Data that are skewed to either side will show a mean that differs from the median significantly. It will also have a large stdev

Median and IQR are robust measures, however, as they are insensitive to outliers

#### Standard deviation

Another important measure of spread is the standard deviation. In a nutshell, it describes how much on average the data spreads out of the mean
It can be interpreted as: on average, a given value will lie within 1 SD above or below the mean

### Getting descriptive statistics with pandas and numpy
Pandas and NumPy have methods to get common statistical parameters: mean, 25th percentile (1st quartile), median (50th percentile, 2nd quartile), and 75th percentile (3rd quartile)
Let's use the lab dataset for that

In [17]:
res = df['number of researchers']

# Pandas methods
print('Mean:')
print(res.mean())
print('25th percentile:')
print(res.quantile(0.25))
print('Median:')
print(res.median()) # Remember that the median is the 50th percentile, or 2nd quartile
print('75th percentile:')
print(res.quantile(0.75))

print('\n')

# Numpy methods
print('Mean:')
print(np.mean(res))
print('25th percentile:')
print(np.percentile(res, 25))
print('Median:')
print(np.percentile(res, 50))
print('75th percentile:')
print(np.percentile(res, 75))

Mean:
66.35714285714286
25th percentile:
52.5
Median:
67.5
75th percentile:
80.75


Mean:
66.35714285714286
25th percentile:
52.5
Median:
67.5
75th percentile:
80.75


In [18]:
# The describe method provides the same functionality but in an easier fashion
# Numerical summary for number of researchers
df['number of researchers'].describe()

count    14.000000
mean     66.357143
std      18.566335
min      35.000000
25%      52.500000
50%      67.500000
75%      80.750000
max      96.000000
Name: number of researchers, dtype: float64

In [19]:
# Calculate IQR for number of researchers
iqr = 80.750000 - 52.500000
iqr

28.25

### Standard score
Mean and standard deviation are commonly reported variables for distributions. They are informative and allow getting a good idea of how the data behaves is the data is uniformly distributed

On a typical bell-shaped curve, we compute the mean, as well as one, two and three values up and down the stdev

So, for a curve with a mean of 0 and stdev of 1, we would mark 0, as well as 1, 2, and 3 to the right, and -1, -2, and -3 to the left.
On a normal distribution, 68% of values fall within 1 stdev. 95% of values fall within 2 stedvs, and 99.7% of values fall within 3 stdevs. Those values are known as the 68-95-99.7 rule, or the "empirical rule"
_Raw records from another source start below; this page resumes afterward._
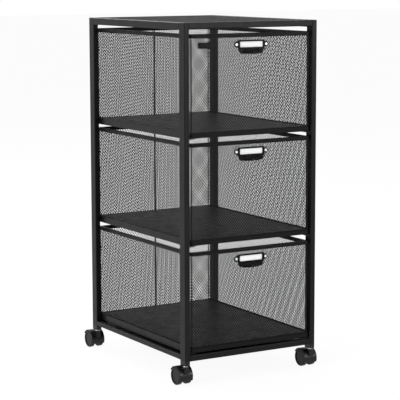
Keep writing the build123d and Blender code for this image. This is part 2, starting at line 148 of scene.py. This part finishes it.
def add_camera():
    """Places the camera from the frame's near lower corner, as the photograph was taken."""
    data = bpy.data.cameras.new("camera")
    data.sensor_width = sensor_width
    data.lens = sensor_width * focal_pixels / image_pixels
    data.clip_start = camera_near
    data.clip_end = camera_far
    camera = bpy.data.objects.new("camera", data)
    bpy.context.scene.collection.objects.link(camera)
    camera.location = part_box("post_feet")[0] + camera_from_foot
    ahead = Vector(
        (
            math.sin(camera_yaw) * math.cos(camera_pitch),
            math.cos(camera_yaw) * math.cos(camera_pitch),
            -math.sin(camera_pitch),
        )
    )
    camera.rotation_euler = ahead.to_track_quat("-Z", "Y").to_euler()
    camera.rotation_euler.rotate_axis("Z", camera_roll)
    bpy.context.scene.camera = camera


# Materials


def new_material(name):
    """A material with its node tree and its main shader."""
    material = bpy.data.materials.new(name)
    material.use_nodes = True
    tree = material.node_tree
    shader = tree.nodes["Principled BSDF"]
    return material, tree, shader


def add_node(tree, kind, **values):
    """Adds a node of one kind, with the settings that are given."""
    node = tree.nodes.new(kind)
    for key, value in values.items():
        setattr(node, key, value)
    return node


def noise(tree, scale, detail, stretch=None):
    """A noise value over the object, in its own metres."""
    point = add_node(tree, "ShaderNodeTexCoord").outputs["Object"]
    if stretch:
        mapping = add_node(tree, "ShaderNodeMapping")
        mapping.inputs["Scale"].default_value = stretch
        tree.links.new(point, mapping.inputs["Vector"])
        point = mapping.outputs["Vector"]
    node = add_node(tree, "ShaderNodeTexNoise")
    node.inputs["Scale"].default_value = scale
    node.inputs["Detail"].default_value = detail
    tree.links.new(point, node.inputs["Vector"])
    return node.outputs["Fac"]


def spread(tree, value, source, target):
    """Maps a value from one range to another, and holds it there."""
    node = add_node(tree, "ShaderNodeMapRange")
    node.inputs["From Min"].default_value = source[0]
    node.inputs["From Max"].default_value = source[1]
    node.inputs["To Min"].default_value = target[0]
    node.inputs["To Max"].default_value = target[1]
    tree.links.new(value, node.inputs["Value"])
    return node.outputs["Result"]


def colour(tree, shader, value, dark, light):
    """Gives the shader a colour between two tones, set by a noise value."""
    ramp = add_node(tree, "ShaderNodeValToRGB")
    ramp.color_ramp.elements[0].color = (*dark, 1.0)
    ramp.color_ramp.elements[1].color = (*light, 1.0)
    tree.links.new(spread(tree, value, noise_middle, whole_range), ramp.inputs["Fac"])
    tree.links.new(ramp.outputs["Color"], shader.inputs["Base Color"])


def bump(tree, shader, value, strength, depth):
    """Gives the shader a fine relief, raised by a noise value."""
    node = add_node(tree, "ShaderNodeBump")
    node.inputs["Strength"].default_value = strength
    node.inputs["Distance"].default_value = depth
    tree.links.new(value, node.inputs["Height"])
    tree.links.new(node.outputs["Normal"], shader.inputs["Normal"])


def grey(level):
    """A black coat's colour: neutral, a touch cool."""
    return (level, level, level * blue_share)


def black_finish(name, texture, greys, roughness, specular):
    """Paint or plastic with faint clouds in its tone, an uneven gloss and a fine grain."""
    material, tree, shader = new_material(name)
    cloud = noise(tree, **texture["cloud"])
    colour(tree, shader, cloud, dark=grey(greys[0]), light=grey(greys[1]))
    smear = noise(tree, **texture["smear"])
    tree.links.new(spread(tree, smear, noise_core, roughness), shader.inputs["Roughness"])
    shader.inputs["Specular IOR Level"].default_value = specular
    bump(tree, shader, noise(tree, **texture["grain"]), **texture["relief"])
    return material


def bare_steel(name):
    """Zinc plated steel with a drawn grain."""
    material, tree, shader = new_material(name)
    grain = noise(tree, scale=400.0, detail=3.0, stretch=(1.0, 1.0, 12.0))
    colour(tree, shader, grain, dark=(0.58, 0.59, 0.61), light=(0.76, 0.77, 0.79))
    roughness = spread(tree, grain, source=noise_middle, target=(0.22, 0.4))
    tree.links.new(roughness, shader.inputs["Roughness"])
    shader.inputs["Metallic"].default_value = 1.0
    bump(tree, shader, grain, strength=0.1, depth=0.05 * MM)
    return material


def card_paper(name):
    """White card: faint fibres and a dull face."""
    material, tree, shader = new_material(name)
    fibre = noise(tree, scale=1800.0, detail=3.0, stretch=(1.0, 1.0, 3.0))
    colour(tree, shader, fibre, dark=(0.86, 0.87, 0.87), light=(0.93, 0.93, 0.93))
    shader.inputs["Roughness"].default_value = 0.75
    bump(tree, shader, fibre, strength=0.15, depth=0.05 * MM)
    return material


materials = {slot: black_finish(slot, **finish) for slot, finish in black_finishes.items()}
materials["zinc_steel"] = bare_steel("zinc_steel")
materials["white_card"] = card_paper("white_card")


def paint(piece, slot):
    """Gives a piece the finish of one of the record's material slots."""
    piece.data.materials.clear()
    piece.data.materials.append(materials[slot])


# Expanded mesh


def clip_line(start, step, width, height):
    """The ends of an endless line inside a rectangle from (0, 0), or None."""
    low, high = -math.inf, math.inf
    for origin, slope, limit in zip(start, step, (width, height)):
        crossings = sorted((-origin / slope, (limit - origin) / slope))
        low = max(low, crossings[0])
        high = min(high, crossings[1])
    if high <= low:
        return None
    return [(start[0] + step[0] * way, start[1] + step[1] * way) for way in (low, high)]


def add_bar(mesh, place, start, end, width, middle, thickness, slope=0.0):
    """A flat bar between two points of a sheet, closed at its ends, crowned on both faces."""
    run_x = end[0] - start[0]
    run_y = end[1] - start[1]
    length = math.hypot(run_x, run_y)
    side_x = -run_y / length * width / 2
    side_y = run_x / length * width / 2
    low = middle - thickness / 2
    high = middle + thickness / 2
    section = [
        (-1.0, low + strand_crown),
        (0.0, low),
        (1.0, low + strand_crown),
        (1.0, high - strand_crown),
        (0.0, high),
        (-1.0, high - strand_crown),
    ]
    rings = []
    for x, y in (start, end):
        ring = [
            mesh.verts.new(place(x + side_x * side, y + side_y * side, depth + slope * side_y * side))
            for side, depth in section
        ]
        rings.append(ring)
    for here in range(len(section)):
        after = (here + 1) % len(section)
        mesh.faces.new((rings[0][here], rings[0][after], rings[1][after], rings[1][here]))
    mesh.faces.new(reversed(rings[0]))
    mesh.faces.new(rings[1])


def add_strands(mesh, place, width, height, cell):
    """Two sets of slanting strands, which cross at the knuckles of cells of one size."""
    across, up = cell
    strand_width = across * strand_width_share
    count = int(width / across + height / up) + spare_strands
    for way in (1, -1):
        step = (across, way * up)
        for number in range(-count, count):
            start = (number * across + across * strand_start_share, 0.0)
            ends = clip_line(start, step, width, height)
            if ends:
                layer = layer_step * way
                add_bar(mesh, place, *ends, strand_width, layer, strand_thickness, strand_slope)


def add_hem(mesh, place, width, height, seam):
    """The sheet's folded edges, and a seam down its middle where it has one."""
    inset = hem_width / 2
    bars = [
        ((inset, 0.0), (inset, height), hem_width),
        ((width - inset, 0.0), (width - inset, height), hem_width),
        ((0.0, inset), (width, inset), hem_width),
        ((0.0, height - inset), (width, height - inset), hem_width),
    ]
    if seam:
        bars.append(((width / 2, 0.0), (width / 2, height), seam_width))
    for start, end, bar_width in bars:
        add_bar(mesh, place, start, end, bar_width, 0.0, hem_thickness)


def expanded_sheet(name, body, node, place, width, height, cell, seam=False):
    """Diamond mesh in place of a node's plain net. place turns (across, up, depth) into a point."""
    mesh = bmesh.new()
    add_strands(mesh, place, width, height, cell)
    add_hem(mesh, place, width, height, seam)
    bmesh.ops.recalc_face_normals(mesh, faces=mesh.faces)
    data = bpy.data.meshes.new(name)
    mesh.to_mesh(data)
    mesh.free()
    piece = bpy.data.objects.new(name, data)
    bpy.context.scene.collection.objects.link(piece)
    paint(piece, "wire_mesh")
    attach(piece, body)
    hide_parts(node)


def add_drawer_mesh(drawer):
    """The four mesh walls of a drawer, each in the middle of its CAD wall."""
    node = f"{drawer}_mesh_walls"
    low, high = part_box(node)
    width, length, height = high - low
    middle = cad_sheet / 2
    walls = {
        "front": lambda across, up, depth: (low.x + across, low.y + middle - depth, low.z + up),
        "back": lambda across, up, depth: (low.x + across, high.y - middle + depth, low.z + up),
        "left": lambda across, up, depth: (low.x + middle - depth, low.y + across, low.z + up),
        "right": lambda across, up, depth: (high.x - middle + depth, low.y + across, low.z + up),
    }
    for wall, place in walls.items():
        name = f"{drawer}_{wall}_mesh"
        if wall in ("front", "back"):
            expanded_sheet(name, drawer, node, place, width, height, diamond, seam=wall == "back")
        else:
            expanded_sheet(name, drawer, node, place, length, height, side_diamond)


def add_top_mesh():
    """The mesh between the top rails, in the middle of the CAD panel."""
    low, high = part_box("top_panel")
    width, length, _ = high - low
    middle = high.z - cad_sheet / 2
    expanded_sheet(
        "top_mesh",
        "frame",
        "top_panel",
        lambda across, up, depth: (low.x + across, low.y + up, middle + depth),
        width,
        length,
        diamond,
    )


# Studio


def background_rays(tree):
    """1 for rays that show the background itself or mirror it, otherwise 0."""
    path = add_node(tree, "ShaderNodeLightPath")
    direct = add_node(tree, "ShaderNodeMath", operation="MAXIMUM")
    tree.links.new(path.outputs["Is Camera Ray"], direct.inputs[0])
    tree.links.new(path.outputs["Is Glossy Ray"], direct.inputs[1])
    seen = add_node(tree, "ShaderNodeMath", operation="MAXIMUM")
    tree.links.new(direct.outputs[0], seen.inputs[0])
    tree.links.new(path.outputs["Is Transmission Ray"], seen.inputs[1])
    return seen.outputs[0]


def add_floor():
    """A floor that looks white to the camera and keeps a soft shadow."""
    reach = floor_size / 2
    data = bpy.data.meshes.new("floor")
    data.from_pydata(
        [(-reach, -reach, 0), (reach, -reach, 0), (reach, reach, 0), (-reach, reach, 0)],
        [],
        [(0, 1, 2, 3)],
    )
    floor = bpy.data.objects.new("floor", data)
    bpy.context.scene.collection.objects.link(floor)
    material = bpy.data.materials.new("floor")
    material.use_nodes = True
    tree = material.node_tree
    tree.nodes.clear()
    out = add_node(tree, "ShaderNodeOutputMaterial")
    diffuse = add_node(tree, "ShaderNodeBsdfDiffuse")
    diffuse.inputs["Color"].default_value = (floor_grey, floor_grey, floor_grey, 1.0)
    glow = add_node(tree, "ShaderNodeEmission")
    share = spread(tree, background_rays(tree), whole_range, (0.0, floor_glow_share))
    mix = add_node(tree, "ShaderNodeMixShader")
    tree.links.new(share, mix.inputs["Fac"])
    tree.links.new(diffuse.outputs[0], mix.inputs[1])
    tree.links.new(glow.outputs[0], mix.inputs[2])
    tree.links.new(mix.outputs[0], out.inputs["Surface"])
    data.materials.append(material)


def add_world():
    """Even, soft light all round, and white where the camera sees past the floor."""
    world = bpy.data.worlds.new("studio")
    bpy.context.scene.world = world
    world.use_nodes = True
    tree = world.node_tree
    tree.nodes.clear()
    out = add_node(tree, "ShaderNodeOutputWorld")
    sky = add_node(tree, "ShaderNodeBackground")
    sky.inputs["Color"].default_value = (1.0, 1.0, 1.0, 1.0)
    level = spread(tree, background_rays(tree), whole_range, (world_strength, 1.0))
    tree.links.new(level, sky.inputs["Strength"])
    tree.links.new(sky.outputs[0], out.inputs["Surface"])


def add_lamp(name, place, size, power):
    """A square soft box that faces the middle of the cabinet."""
    data = bpy.data.lights.new(name, "AREA")
    data.size = size
    data.energy = power
    lamp = bpy.data.objects.new(name, data)
    bpy.context.scene.collection.objects.link(lamp)
    lamp.location = place
    ahead = Vector((0.0, 0.0, cad_high.z / 2)) - lamp.location
    lamp.rotation_euler = ahead.to_track_quat("-Z", "Y").to_euler()


for part in frame["record"]["subparts"]:
    paint(frame["nodes"][part["node"]], part["material_slot"])

for drawer in ("bottom_drawer", "middle_drawer", "top_drawer"):
    add_drawer_mesh(drawer)
add_top_mesh()

add_camera()
add_floor()
add_world()
for name, lamp in lamps.items():
    add_lamp(name, **lamp)

bpy.context.scene.view_settings.view_transform = "Standard"
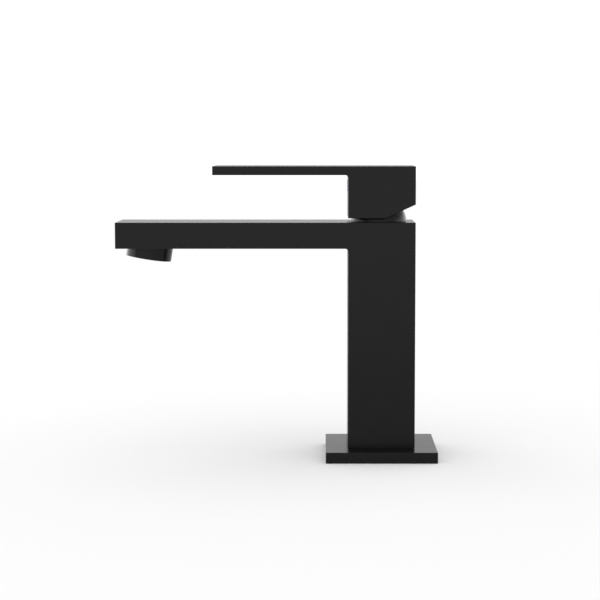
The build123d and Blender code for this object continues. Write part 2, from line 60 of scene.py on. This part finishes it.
# The two side lights, in metres and watts: alike but for their power, one at each end of the Y axis
LIGHT_X = -0.52
LIGHT_Y = 1.30
LIGHT_HEIGHT = 0.24
LIGHT_SIZE = (2.5, 0.45)
LEFT_POWER = 7.6
RIGHT_POWER = 5.7


# ---------------------------------------------------------------- material helpers
class Nodes:
    """A short way to build one node material: add nodes, link them and set their sockets."""

    def __init__(self, name):
        self.material = bpy.data.materials.new(name)
        self.material.use_nodes = True
        self.tree = self.material.node_tree
        self.tree.nodes.clear()
        self.shader = self.add("ShaderNodeBsdfPrincipled")
        output = self.add("ShaderNodeOutputMaterial")
        self.link(self.shader.outputs["BSDF"], output.inputs["Surface"])
        self.place = self.add("ShaderNodeTexCoord").outputs["Object"]

    def add(self, kind, **settings):
        """A node of this kind. Settings that name an input socket set it, and the others are properties."""
        node = self.tree.nodes.new(kind)
        for key, value in settings.items():
            if hasattr(node, key):
                setattr(node, key, value)
            else:
                node.inputs[key].default_value = value
        return node

    def link(self, output, socket):
        self.tree.links.new(output, socket)

    def scaled_place(self, scale):
        """The position in the piece's own frame, which turns with it, times a scale for each axis."""
        node = self.add("ShaderNodeMapping")
        node.inputs["Scale"].default_value = scale
        self.link(self.place, node.inputs["Vector"])
        return node.outputs["Vector"]

    def noise(self, size, detail=3.0, rough=0.55, stretch=(1, 1, 1)):
        """Noise whose cells are about this many metres across."""
        node = self.add("ShaderNodeTexNoise", Detail=detail, Roughness=rough)
        node.inputs["Scale"].default_value = 1.0
        self.link(self.scaled_place([s / size for s in stretch]), node.inputs["Vector"])
        return node.outputs["Fac"]

    def cells(self, size):
        """Distance to the nearest of points about this many metres apart."""
        node = self.add("ShaderNodeTexVoronoi")
        node.inputs["Scale"].default_value = 1.0
        self.link(self.scaled_place([1 / size] * 3), node.inputs["Vector"])
        return node.outputs["Distance"]

    def between(self, value, low, high, out_low, out_high):
        """A value mapped from one range to another, clamped."""
        node = self.add("ShaderNodeMapRange")
        limits = {"From Min": low, "From Max": high, "To Min": out_low, "To Max": out_high}
        for socket, number in limits.items():
            node.inputs[socket].default_value = number
        self.link(value, node.inputs["Value"])
        return node.outputs["Result"]

    def colours(self, value, stops):
        """A colour ramp: stops are (position, (r, g, b))."""
        node = self.add("ShaderNodeValToRGB")
        ramp = node.color_ramp
        while len(ramp.elements) < len(stops):
            ramp.elements.new(0.5)
        for element, (position, rgb) in zip(ramp.elements, stops):
            element.position = position
            element.color = (*rgb, 1.0)
        self.link(value, node.inputs["Fac"])
        return node.outputs["Color"]

    def total(self, a, b, share=1.0):
        """a plus b times a share."""
        node = self.add("ShaderNodeMath", operation="MULTIPLY_ADD")
        self.link(b, node.inputs[0])
        node.inputs[1].default_value = share
        self.link(a, node.inputs[2])
        return node.outputs["Value"]

    def relief(self, *layers):
        """Bumps laid over each other: (height, depth in metres)."""
        normal = None
        for height, depth in layers:
            node = self.add("ShaderNodeBump", Strength=1.0)
            node.inputs["Distance"].default_value = depth
            self.link(height, node.inputs["Height"])
            if normal:
                self.link(normal, node.inputs["Normal"])
            normal = node.outputs["Normal"]
        self.link(normal, self.shader.inputs["Normal"])

    def set(self, **sockets):
        """Sets sockets of the shader, with underscores for spaces."""
        for key, value in sockets.items():
            socket = self.shader.inputs[key.replace("_", " ")]
            if isinstance(value, bpy.types.NodeSocket):
                self.link(value, socket)
            elif isinstance(value, tuple):
                socket.default_value = (*value, 1.0)
            else:
                socket.default_value = value


# ---------------------------------------------------------------- materials
def black_finish():
    """Matt black electrophoretic paint: fine orange peel and the faintest mottling."""
    n = Nodes("black_finish")
    mottle = n.noise(0.012, detail=4.0)
    grain = n.noise(0.00022, detail=2.0)
    n.set(
        Base_Color=n.colours(mottle, [(0.35, BLACK), (0.7, BLACK_LIGHT)]),
        Roughness=n.between(n.total(mottle, grain, 0.35), 0.4, 0.95, 0.235, 0.265),
        IOR=PAINT_IOR,
    )
    n.relief((n.noise(0.0011, detail=2.0), 0.000012), (grain, 0.000006))
    return n.material


def brass():
    """Turned brass: fine rings around the vertical axis and a slight tarnish."""
    n = Nodes("brass")
    tarnish = n.noise(0.006, detail=5.0)
    rings = n.noise(0.0009, detail=2.0, stretch=(0.05, 0.05, 9.0))
    n.set(
        Base_Color=n.colours(tarnish, [(0.3, (0.60, 0.42, 0.19)), (0.7, (0.76, 0.57, 0.30))]),
        Metallic=1.0,
        Roughness=n.between(n.total(tarnish, rings, 0.6), 0.4, 1.2, 0.2, 0.38),
    )
    n.relief((rings, 0.00002))
    return n.material


def stainless():
    """Satin stainless steel with fine drawn lines."""
    n = Nodes("stainless")
    lines = n.noise(0.0006, detail=3.0, stretch=(1.0, 1.0, 14.0))
    cloud = n.noise(0.005)
    n.set(
        Base_Color=n.colours(cloud, [(0.3, (0.50, 0.50, 0.49)), (0.7, (0.62, 0.62, 0.61))]),
        Metallic=1.0,
        Roughness=n.between(lines, 0.3, 0.7, 0.22, 0.4),
    )
    n.relief((lines, 0.000015))
    return n.material


def copper():
    """Drawn copper tube with a brown bloom."""
    n = Nodes("copper")
    bloom = n.noise(0.008, detail=5.0)
    lines = n.noise(0.0006, detail=2.0, stretch=(6.0, 6.0, 0.2))
    n.set(
        Base_Color=n.colours(bloom, [(0.3, (0.52, 0.25, 0.15)), (0.7, (0.80, 0.46, 0.32))]),
        Metallic=1.0,
        Roughness=n.between(n.total(bloom, lines, 0.5), 0.4, 1.1, 0.22, 0.42),
    )
    n.relief((lines, 0.00001))
    return n.material


def rubber():
    """Moulded black rubber: dull, with a fine spark-eroded texture and a dusty bloom."""
    n = Nodes("rubber")
    dust = n.noise(0.004, detail=5.0)
    grain = n.cells(0.00025)
    n.set(
        Base_Color=n.colours(dust, [(0.3, (0.016, 0.016, 0.016)), (0.75, (0.034, 0.034, 0.033))]),
        Roughness=n.between(dust, 0.3, 0.7, 0.62, 0.8),
        Specular_IOR_Level=0.35,
    )
    n.relief((grain, 0.00001))
    return n.material


def ceramic():
    """Lapped alumina: off-white, very even, with the faintest speckle."""
    n = Nodes("ceramic")
    speckle = n.noise(0.0004, detail=4.0)
    n.set(
        Base_Color=n.colours(speckle, [(0.3, (0.80, 0.78, 0.73)), (0.7, (0.88, 0.86, 0.82))]),
        Roughness=n.between(speckle, 0.3, 0.7, 0.12, 0.2),
        Coat_Weight=0.2,
    )
    n.relief((speckle, 0.000002))
    return n.material


def plastic(name, dark, light, rough):
    """Moulded plastic: a slow change of tone, faint flow lines and a fine spark-eroded grain."""
    n = Nodes(name)
    tone = n.noise(0.009, detail=3.0)
    flow = n.noise(0.002, detail=2.0, stretch=(0.3, 0.3, 2.0))
    grain = n.cells(0.0002)
    n.set(
        Base_Color=n.colours(tone, [(0.3, dark), (0.7, light)]),
        Roughness=n.between(n.total(tone, flow, 0.5), 0.4, 1.1, rough - 0.06, rough + 0.08),
    )
    n.relief((grain, 0.000008), (flow, 0.00001))
    return n.material


def index_colours():
    """Satin cap, red on the hot side and blue on the cold side, with a narrow pale line between."""
    n = Nodes("index_colours")
    parts = n.add("ShaderNodeSeparateXYZ")
    n.link(n.place, parts.inputs["Vector"])
    side = n.between(parts.outputs["X"], -CAP_COLOUR_REACH, CAP_COLOUR_REACH, 0.0, 1.0)
    red, blue, line = (0.42, 0.012, 0.012), (0.01, 0.045, 0.36), (0.55, 0.55, 0.55)
    stops = [(0.0, red), (0.46, red), (0.47, line), (0.53, line), (0.54, blue), (1.0, blue)]
    n.set(
        Base_Color=n.colours(side, stops),
        Roughness=n.between(n.noise(0.0008), 0.3, 0.7, 0.3, 0.38),
        IOR=1.35,
    )
    n.relief((n.noise(0.0006), 0.000004))
    return n.material


MATERIALS = {
    "black_finish": black_finish(),
    "brass": brass(),
    "stainless": stainless(),
    "copper": copper(),
    "rubber": rubber(),
    "ceramic": ceramic(),
    "white_plastic": plastic("white_plastic", (0.72, 0.72, 0.69), (0.82, 0.82, 0.80), 0.4),
    "grey_plastic": plastic("grey_plastic", (0.20, 0.21, 0.22), (0.27, 0.28, 0.29), 0.45),
    "aerator_plastic": plastic("aerator_plastic", (0.055, 0.058, 0.062), (0.075, 0.078, 0.082), 0.38),
    "index_colours": index_colours(),
}


def dress(piece, material):
    """Gives a piece one material and no other."""
    piece.data.materials.clear()
    piece.data.materials.append(material)


for entry in frame["record"]["subparts"]:
    dress(NODES[entry["node"]], MATERIALS[entry["material_slot"]])


# ---------------------------------------------------------------- studio
def white_floor():
    """A wide plane at the deck's level that glows where it is far from the object, its glow painted
    brighter towards the +X side.
    """
    mesh = bpy.data.meshes.new("studio_floor")
    half = FLOOR_HALF
    corners = [(-half, -half, 0), (half, -half, 0), (half, half, 0), (-half, half, 0)]
    mesh.from_pydata(corners, [], [(0, 1, 2, 3)])
    floor = bpy.data.objects.new("studio_floor", mesh)
    bpy.context.scene.collection.objects.link(floor)
    n = Nodes("studio_floor")
    length = n.add("ShaderNodeVectorMath", operation="LENGTH")
    n.link(n.place, length.inputs[0])
    far = n.between(length.outputs["Value"], FADE_START, FADE_END, 0.0, 1.0)
    across = n.add("ShaderNodeSeparateXYZ")
    n.link(n.place, across.inputs["Vector"])
    # Painted light: the floor's glow is made stronger towards +X, a painted pool of light matching the
    # brighter front of the surrounding
    front = n.between(across.outputs["X"], *FRONT_FLOOR, 1.0, 1.0 + FRONT_BOOST)
    near_white, black, white = (FLOOR_WHITE,) * 3, (0.0, 0.0, 0.0), (1.0, 1.0, 1.0)
    n.set(
        Base_Color=n.colours(far, [(0.0, near_white), (1.0, black)]),
        Emission_Color=n.colours(far, [(0.0, black), (1.0, white)]),
        Emission_Strength=front,
        Roughness=0.9,
        Specular_IOR_Level=0.0,
    )
    dress(floor, n.material)


def white_world():
    """A white surrounding: a darker band part-way up, and a brighter wide front behind the camera."""
    world = bpy.data.worlds.new("studio")
    bpy.context.scene.world = world
    world.use_nodes = True
    tree = world.node_tree
    background = tree.nodes["Background"]
    direction = tree.nodes.new("ShaderNodeTexCoord")
    split = tree.nodes.new("ShaderNodeSeparateXYZ")
    tree.links.new(direction.outputs["Generated"], split.inputs["Vector"])

    ramp = tree.nodes.new("ShaderNodeValToRGB")
    tree.links.new(split.outputs["Z"], ramp.inputs["Fac"])
    while len(ramp.color_ramp.elements) < len(SKY):
        ramp.color_ramp.elements.new(0.5)
    for element, (sine, level) in zip(ramp.color_ramp.elements, SKY):
        element.position = sine
        element.color = (level, level, level, 1.0)

    shares = []
    for axis, (low, high) in (("X", FRONT_ACROSS), ("Z", FRONT_UP)):
        share = tree.nodes.new("ShaderNodeMapRange")
        share.interpolation_type = "SMOOTHSTEP"
        share.inputs["From Min"].default_value = low
        share.inputs["From Max"].default_value = high
        tree.links.new(split.outputs[axis], share.inputs["Value"])
        shares.append(share.outputs["Result"])
    both = tree.nodes.new("ShaderNodeMath")
    both.operation = "MULTIPLY"
    tree.links.new(shares[0], both.inputs[0])
    tree.links.new(shares[1], both.inputs[1])
    total = tree.nodes.new("ShaderNodeMath")
    total.operation = "MULTIPLY_ADD"
    tree.links.new(both.outputs["Value"], total.inputs[0])
    total.inputs[1].default_value = FRONT_BOOST
    tree.links.new(ramp.outputs["Color"], total.inputs[2])
    tree.links.new(total.outputs["Value"], background.inputs["Strength"])
    background.inputs["Color"].default_value = (1.0, 1.0, 1.0, 1.0)


def side_light(name, along, power):
    """A wide rectangular light at this Y, facing the object's axis at its own height."""
    lamp = bpy.data.lights.new(name, "AREA")
    lamp.shape = "RECTANGLE"
    lamp.size, lamp.size_y = LIGHT_SIZE
    lamp.energy = power
    holder = bpy.data.objects.new(name, lamp)
    place = Vector((LIGHT_X, along, LIGHT_HEIGHT))
    aim = Vector((0.0, 0.0, LIGHT_HEIGHT))
    holder.location = place
    holder.rotation_euler = (aim - place).to_track_quat("-Z", "Y").to_euler()
    bpy.context.scene.collection.objects.link(holder)


def side_camera():
    """The camera on the +X side, a little above the handle, looking down at the column."""
    lens = bpy.data.cameras.new("camera")
    lens.sensor_width = SENSOR
    lens.lens = FOCAL_LENGTH
    lens.shift_x = FRAME_SHIFT
    lens.clip_start = 0.05
    lens.clip_end = 50.0
    holder = bpy.data.objects.new("camera", lens)
    holder.location = (CAMERA_DISTANCE, CAMERA_ALONG, CAMERA_HEIGHT)
    holder.rotation_euler = Euler((math.pi / 2 - CAMERA_PITCH, 0.0, math.pi / 2))
    bpy.context.scene.collection.objects.link(holder)
    bpy.context.scene.camera = holder


white_floor()
white_world()
side_light("left_box", -LIGHT_Y, LEFT_POWER)
side_light("right_box", LIGHT_Y, RIGHT_POWER)
side_camera()
bpy.context.scene.view_settings.view_transform = "Standard"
The standard score (Z score) tells us how unusual a value is. It's defined as:

    Standard score = (value-mean)/stdev
    
The closer to zero Z is, either on the negative or positive side, the less unusual the value is (again, assuming a normal dist.).
Negative Z values are below the mean. Positive Z values are above the mean.

### Box plots
Another useful visual for quantitative data

Boxplots visualize summarize the five values of the numerical summary: min, Q1, median, Q3, max. It also depicts the IQR.

In a boxplot, the upper whisker is the max. The upper edge of the box is the Q3, the middle line is the median (Q2), the lower edge of the box is the Q1, and the lower whisker is the min. The length of the box is the IQR.

Thus, boxplots immediately convey the spread of both all the data, and of the 50% middle data.

In [30]:
plt.figure();
sns.boxplot(y=df['number of researchers']);
plt.ylabel('Number of researchers in lab')
plt.xlabel('Pharmaceutical Sciences Division')
plt.title('Pharmaceutical Sciences lab staffing')

Canvas(toolbar=Toolbar(toolitems=[('Home', 'Reset original view', 'home', 'home'), ('Back', 'Back to previous …

Text(0.5, 1.0, 'Pharmaceutical Sciences lab staffing')

On skewed distributions, boxplots typically identify outliers specifically as dots above or below the whiskers.

Note: boxplots can hide gaps and clusters. Consider the histogram above; the missing bins are not captured in the boxplot

Boxplots are very useful for comparing sets of observations.